2. Clarify Your Role in the Work (Without Needing a Deal List)
When names and metrics can’t be used, clarity around the nature of your involvement becomes essential. Describing roles, responsibilities, and decision-making contexts offers concrete insight without breaching confidentiality — and applies just as well to public markets, private markets, alternative credit, venture, real assets, wealth advisory, and multi-asset platforms.
This might include statements such as:
- “Supported leadership during the first phases of organizational scaling.”
- “Led diligence in environments with limited initial visibility.”
- “Guided clients through strategic or allocation decisions during uncertain periods.”
- “Played a central role in shaping the sourcing or research approach within a defined vertical.”
These descriptions don’t rely on sensitive information. They simply articulate the kind of work the team has done — and how they tend to show up.
A Helpful Framework for Non-Quantitative Experience Storytelling
This structure helps audiences understand both the shape of the work and the thinking behind it — without requiring restricted data.
3. Use Anonymous Case Studies to Demonstrate Judgment
Anonymous case studies allow teams to communicate complexity and decision-making without revealing specific identities. The purpose is not to reconstruct the specifics of an investment or client engagement, but to illuminate how the team responds to real scenarios.
Effective anonymous case studies often include:
- An initial circumstance (“a founder transitioning from hands-on operator to CEO”)
- The insight that shaped the team’s perspective
- The role the team played through the process
- How the partnership or engagement unfolded
- The key strategic or organizational questions addressed
- The progression of the business or client situation in directional terms
The emphasis is on thought process — not on labeling outcomes as wins or losses.
4. Elevate the Behaviors That Define Your Investing Identity
A purely quantitative track record rarely communicates the full picture of how a team operates. Behaviors do. Describing how the team approaches relationships, makes decisions, or supports stakeholders in uncertain moments can be just as informative as performance data.
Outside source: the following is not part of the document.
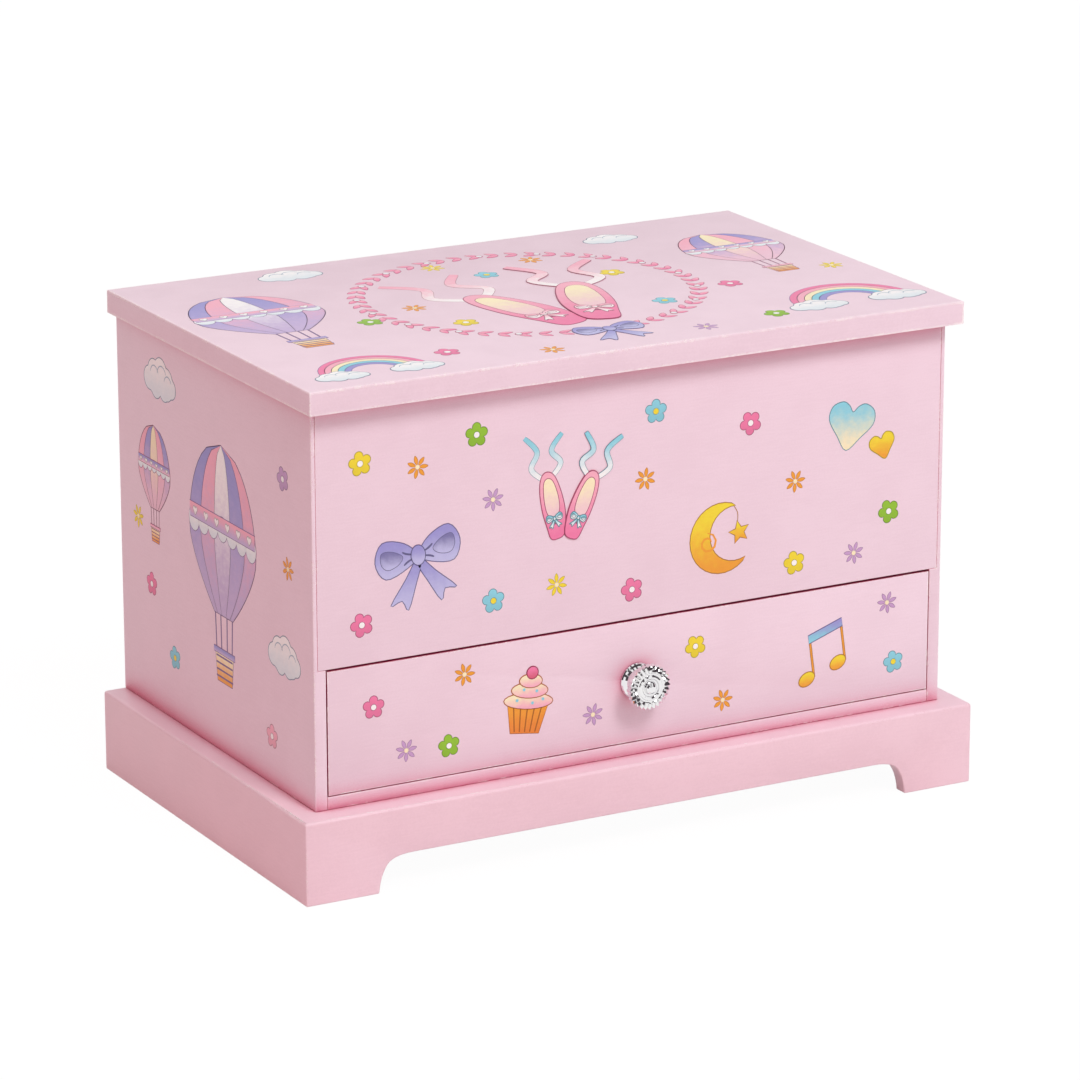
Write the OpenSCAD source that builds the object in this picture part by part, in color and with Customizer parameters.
// Musical jewellery box with one drawer and a turning ballerina.
// +X is to the right, -Y is the front, +Z is up. The origin lies on the table,
// under the centre of the box with its knob and winding key.
// The music movement is drawn in its own frame: see on_plate().

/* [Case] */
// Width over the two side panels
case_w = 243.6; // [225:0.2:300]
// Depth from the front face to the back face
case_d = 151; // [146:1:190]
// Height of the side panels
case_h = 137; // [134:1:170]
// Thickness of the case boards
board = 4.5; // [4:0.1:5.5]
// Width of side panel edge that shows beside the front and back panels
corner_reveal = 1.5; // [1:0.1:2.5]
// Height of the drawer opening
drawer_opening_h = 44; // [43.5:0.5:50]
// Thickness of the shelf above the drawer
shelf_t = 4; // [3:0.5:6]

/* [Plinth] */
// Height of the plinth
plinth_h = 29; // [24:0.5:40]
// Width of the plinth ledge at each side
ledge_side = 8.2; // [6.5:0.1:12]
// Width of the plinth ledge at the front
ledge_front = 9; // [6.5:0.1:10]
// Thickness of the base board that the case stands on
base_t = 4; // [3:0.5:6]
// Thickness of the skirt boards
skirt_t = 5.5; // [4:0.5:6]
// Width of each front foot at the floor
foot_w = 27; // [22:0.5:40]
// Height of the flat top of the front arch
arch_h = 12.5; // [10:0.5:16]
// Radius on the plinth's top edges
plinth_round = 1; // [0.5:0.1:1.5]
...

Behavior-driven signals might include:
- A steady, measured approach to evaluation and decision-making
- A pattern of supporting leaders, founders, or clients during pivotal transitions
- A long-view mindset that prioritizes durable progress
- A thoughtful, human orientation toward partnership and communication
- A willingness to engage deeply during periods of volatility, ambiguity, or change
These qualities often reflect the same themes embedded in your broader brand narrative — clarity, steadiness, empathy, conviction, or discipline.
5. Build a Track Record Narrative That Lives Beyond Compliance
A strong, non-quantitative track record story should become more than a workaround for disclosure limits; it should be a central pillar of the brand. When structured well, the narrative becomes reusable across client interactions, LP or investor conversations, marketing materials, and internal alignment.
A cohesive track record narrative typically includes:
- Patterns of experience (how the team tends to see opportunity)
- Role clarity (what they actually did)
- Behavioral orientation (how they show up in complex settings)
- Anonymous case studies (how they handle nuance and uncertainty)
- Team philosophy (why they operate in this way)
This structure supports consistency and depth — two qualities that help an emerging manager communicate credibility even without traditional disclosures.
Closing Thought
A compelling track record story doesn’t rely on the names or numbers that many managers are restricted from sharing. The true signal often lies in the consistency of behavior, the clarity of thought, the patterns that recur over time, and the roles a team chooses to take on.
When articulated with intention, these elements form a narrative that is authentic, compliant, and highly differentiated — one that helps audiences understand not just what a team has done, but how it thinks, collaborates, and exercises judgment across a range of investment and advisory settings.
And for many emerging managers, that is the story worth telling.